*Aim*. Copy out all of the data below with no alterations.

*Available data*.
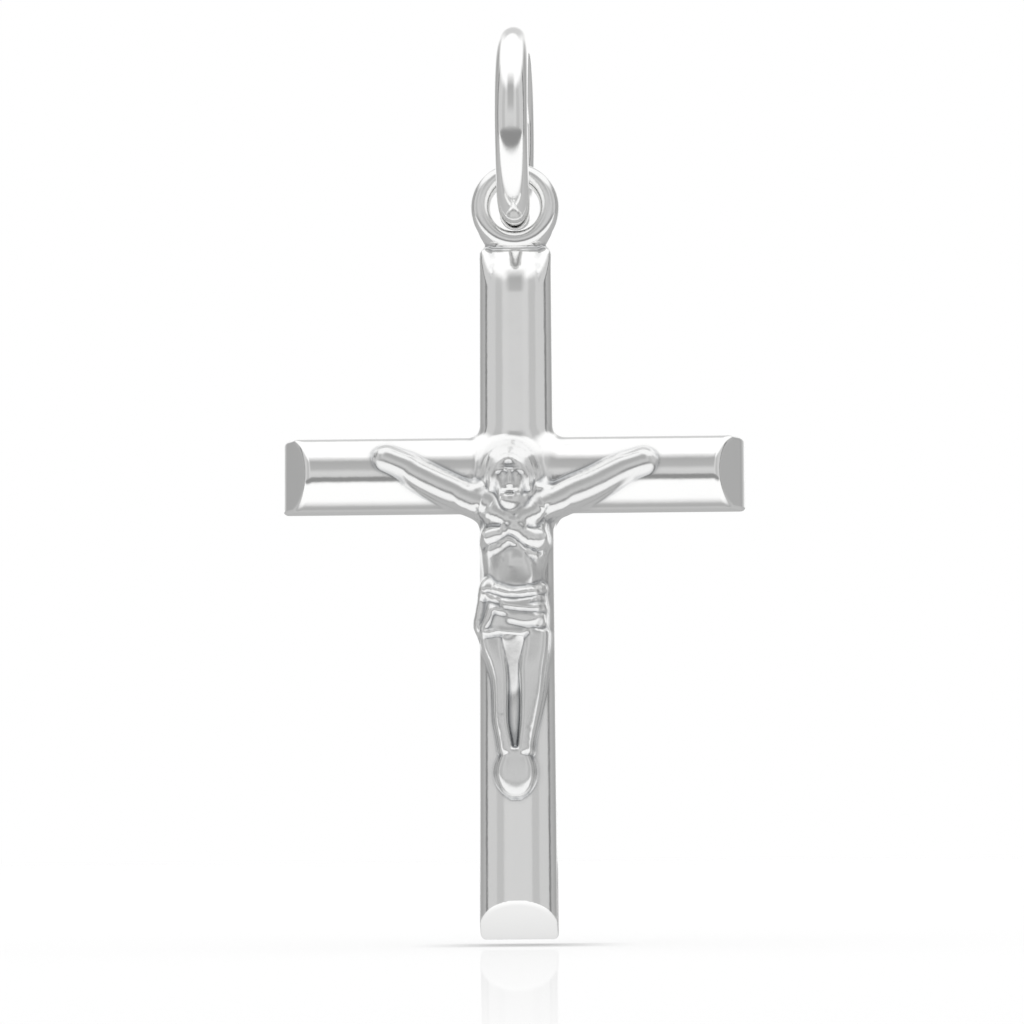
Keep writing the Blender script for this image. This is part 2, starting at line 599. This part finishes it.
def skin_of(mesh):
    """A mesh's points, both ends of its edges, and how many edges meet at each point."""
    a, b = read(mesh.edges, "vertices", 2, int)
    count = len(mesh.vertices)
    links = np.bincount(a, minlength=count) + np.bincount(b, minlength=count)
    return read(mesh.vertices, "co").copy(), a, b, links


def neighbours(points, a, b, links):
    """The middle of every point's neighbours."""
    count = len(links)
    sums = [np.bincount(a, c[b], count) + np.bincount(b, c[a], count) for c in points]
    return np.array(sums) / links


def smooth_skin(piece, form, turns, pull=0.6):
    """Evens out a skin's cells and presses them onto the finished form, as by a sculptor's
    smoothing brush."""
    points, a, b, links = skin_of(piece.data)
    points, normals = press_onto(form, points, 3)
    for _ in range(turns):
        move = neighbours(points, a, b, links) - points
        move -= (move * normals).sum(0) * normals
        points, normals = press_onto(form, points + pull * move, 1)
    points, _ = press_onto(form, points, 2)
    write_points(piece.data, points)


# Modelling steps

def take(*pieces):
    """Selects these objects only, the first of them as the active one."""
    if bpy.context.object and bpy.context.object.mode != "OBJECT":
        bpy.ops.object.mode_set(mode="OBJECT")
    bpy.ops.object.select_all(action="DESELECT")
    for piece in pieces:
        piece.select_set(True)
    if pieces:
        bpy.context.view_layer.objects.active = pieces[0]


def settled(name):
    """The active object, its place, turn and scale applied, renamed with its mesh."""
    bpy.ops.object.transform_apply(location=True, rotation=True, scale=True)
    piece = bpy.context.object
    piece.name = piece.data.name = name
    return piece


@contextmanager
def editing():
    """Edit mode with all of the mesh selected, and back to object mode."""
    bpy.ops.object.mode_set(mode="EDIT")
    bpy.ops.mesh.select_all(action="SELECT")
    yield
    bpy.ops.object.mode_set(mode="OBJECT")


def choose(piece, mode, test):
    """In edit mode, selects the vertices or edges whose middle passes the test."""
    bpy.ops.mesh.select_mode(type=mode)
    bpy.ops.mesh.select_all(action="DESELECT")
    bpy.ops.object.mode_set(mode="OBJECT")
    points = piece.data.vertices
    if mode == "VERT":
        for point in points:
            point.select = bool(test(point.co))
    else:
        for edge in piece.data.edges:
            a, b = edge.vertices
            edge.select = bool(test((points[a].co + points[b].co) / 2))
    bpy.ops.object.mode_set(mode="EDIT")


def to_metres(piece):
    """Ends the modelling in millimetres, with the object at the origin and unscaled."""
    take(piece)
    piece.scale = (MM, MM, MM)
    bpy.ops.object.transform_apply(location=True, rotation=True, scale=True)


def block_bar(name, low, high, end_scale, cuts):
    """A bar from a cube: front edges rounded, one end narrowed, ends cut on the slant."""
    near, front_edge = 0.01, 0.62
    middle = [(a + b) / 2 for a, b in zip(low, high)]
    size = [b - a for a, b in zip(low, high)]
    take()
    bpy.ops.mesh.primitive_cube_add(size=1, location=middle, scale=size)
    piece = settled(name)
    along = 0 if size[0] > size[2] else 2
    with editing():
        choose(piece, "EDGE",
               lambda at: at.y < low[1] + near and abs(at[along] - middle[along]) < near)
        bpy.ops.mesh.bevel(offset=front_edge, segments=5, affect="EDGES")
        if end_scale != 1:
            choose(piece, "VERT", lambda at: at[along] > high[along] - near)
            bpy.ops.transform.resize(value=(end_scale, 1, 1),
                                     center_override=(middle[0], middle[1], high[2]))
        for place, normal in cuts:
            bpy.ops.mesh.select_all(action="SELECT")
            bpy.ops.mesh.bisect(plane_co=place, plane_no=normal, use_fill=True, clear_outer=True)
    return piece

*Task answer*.
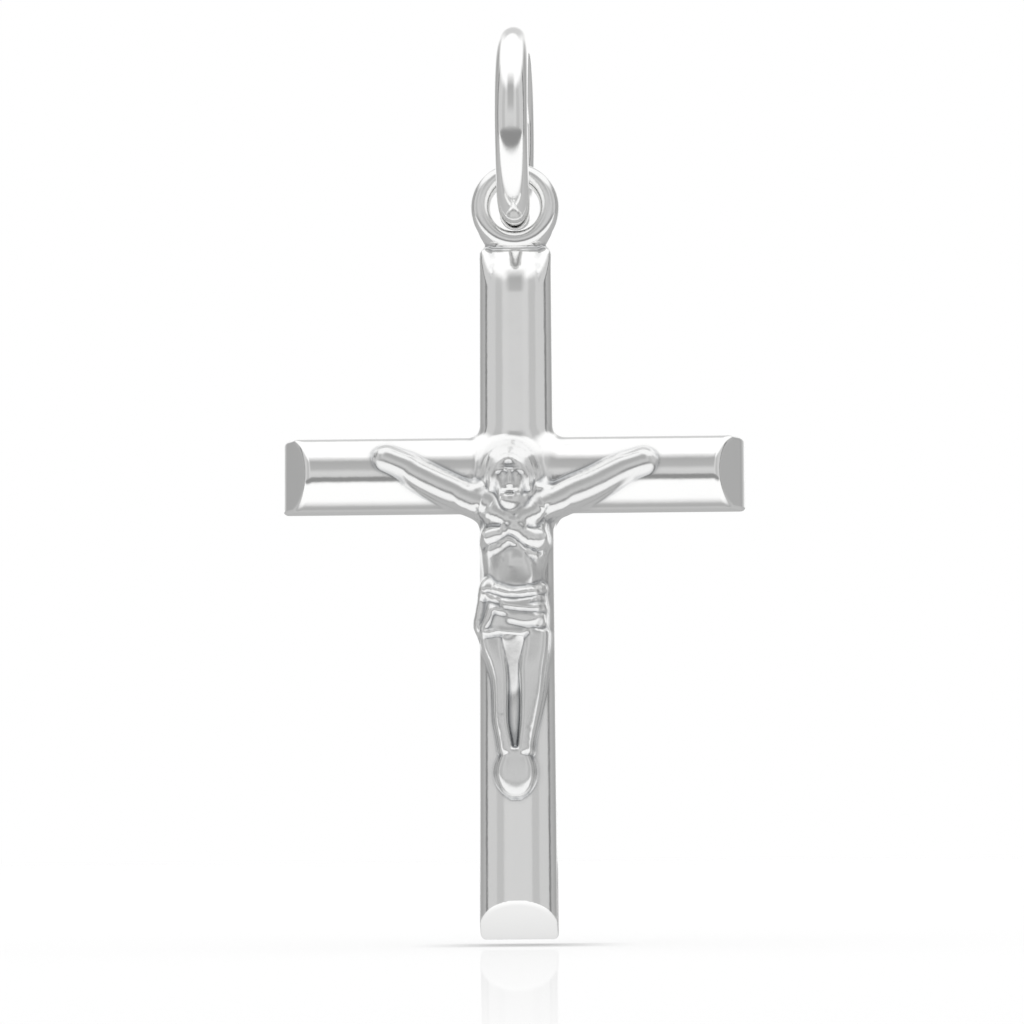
Keep writing the Blender script for this image. This is part 2, starting at line 599. This part finishes it.
def skin_of(mesh):
    """A mesh's points, both ends of its edges, and how many edges meet at each point."""
    a, b = read(mesh.edges, "vertices", 2, int)
    count = len(mesh.vertices)
    links = np.bincount(a, minlength=count) + np.bincount(b, minlength=count)
    return read(mesh.vertices, "co").copy(), a, b, links


def neighbours(points, a, b, links):
    """The middle of every point's neighbours."""
    count = len(links)
    sums = [np.bincount(a, c[b], count) + np.bincount(b, c[a], count) for c in points]
    return np.array(sums) / links


def smooth_skin(piece, form, turns, pull=0.6):
    """Evens out a skin's cells and presses them onto the finished form, as by a sculptor's
    smoothing brush."""
    points, a, b, links = skin_of(piece.data)
    points, normals = press_onto(form, points, 3)
    for _ in range(turns):
        move = neighbours(points, a, b, links) - points
        move -= (move * normals).sum(0) * normals
        points, normals = press_onto(form, points + pull * move, 1)
    points, _ = press_onto(form, points, 2)
    write_points(piece.data, points)


# Modelling steps

def take(*pieces):
    """Selects these objects only, the first of them as the active one."""
    if bpy.context.object and bpy.context.object.mode != "OBJECT":
        bpy.ops.object.mode_set(mode="OBJECT")
    bpy.ops.object.select_all(action="DESELECT")
    for piece in pieces:
        piece.select_set(True)
    if pieces:
        bpy.context.view_layer.objects.active = pieces[0]


def settled(name):
    """The active object, its place, turn and scale applied, renamed with its mesh."""
    bpy.ops.object.transform_apply(location=True, rotation=True, scale=True)
    piece = bpy.context.object
    piece.name = piece.data.name = name
    return piece


@contextmanager
def editing():
    """Edit mode with all of the mesh selected, and back to object mode."""
    bpy.ops.object.mode_set(mode="EDIT")
    bpy.ops.mesh.select_all(action="SELECT")
    yield
    bpy.ops.object.mode_set(mode="OBJECT")


def choose(piece, mode, test):
    """In edit mode, selects the vertices or edges whose middle passes the test."""
    bpy.ops.mesh.select_mode(type=mode)
    bpy.ops.mesh.select_all(action="DESELECT")
    bpy.ops.object.mode_set(mode="OBJECT")
    points = piece.data.vertices
    if mode == "VERT":
        for point in points:
            point.select = bool(test(point.co))
    else:
        for edge in piece.data.edges:
            a, b = edge.vertices
            edge.select = bool(test((points[a].co + points[b].co) / 2))
    bpy.ops.object.mode_set(mode="EDIT")


def to_metres(piece):
    """Ends the modelling in millimetres, with the object at the origin and unscaled."""
    take(piece)
    piece.scale = (MM, MM, MM)
    bpy.ops.object.transform_apply(location=True, rotation=True, scale=True)


def block_bar(name, low, high, end_scale, cuts):
    """A bar from a cube: front edges rounded, one end narrowed, ends cut on the slant."""
    near, front_edge = 0.01, 0.62
    middle = [(a + b) / 2 for a, b in zip(low, high)]
    size = [b - a for a, b in zip(low, high)]
    take()
    bpy.ops.mesh.primitive_cube_add(size=1, location=middle, scale=size)
    piece = settled(name)
    along = 0 if size[0] > size[2] else 2
    with editing():
        choose(piece, "EDGE",
               lambda at: at.y < low[1] + near and abs(at[along] - middle[along]) < near)
        bpy.ops.mesh.bevel(offset=front_edge, segments=5, affect="EDGES")
        if end_scale != 1:
            choose(piece, "VERT", lambda at: at[along] > high[along] - near)
            bpy.ops.transform.resize(value=(end_scale, 1, 1),
                                     center_override=(middle[0], middle[1], high[2]))
        for place, normal in cuts:
            bpy.ops.mesh.select_all(action="SELECT")
            bpy.ops.mesh.bisect(plane_co=place, plane_no=normal, use_fill=True, clear_outer=True)
    return piece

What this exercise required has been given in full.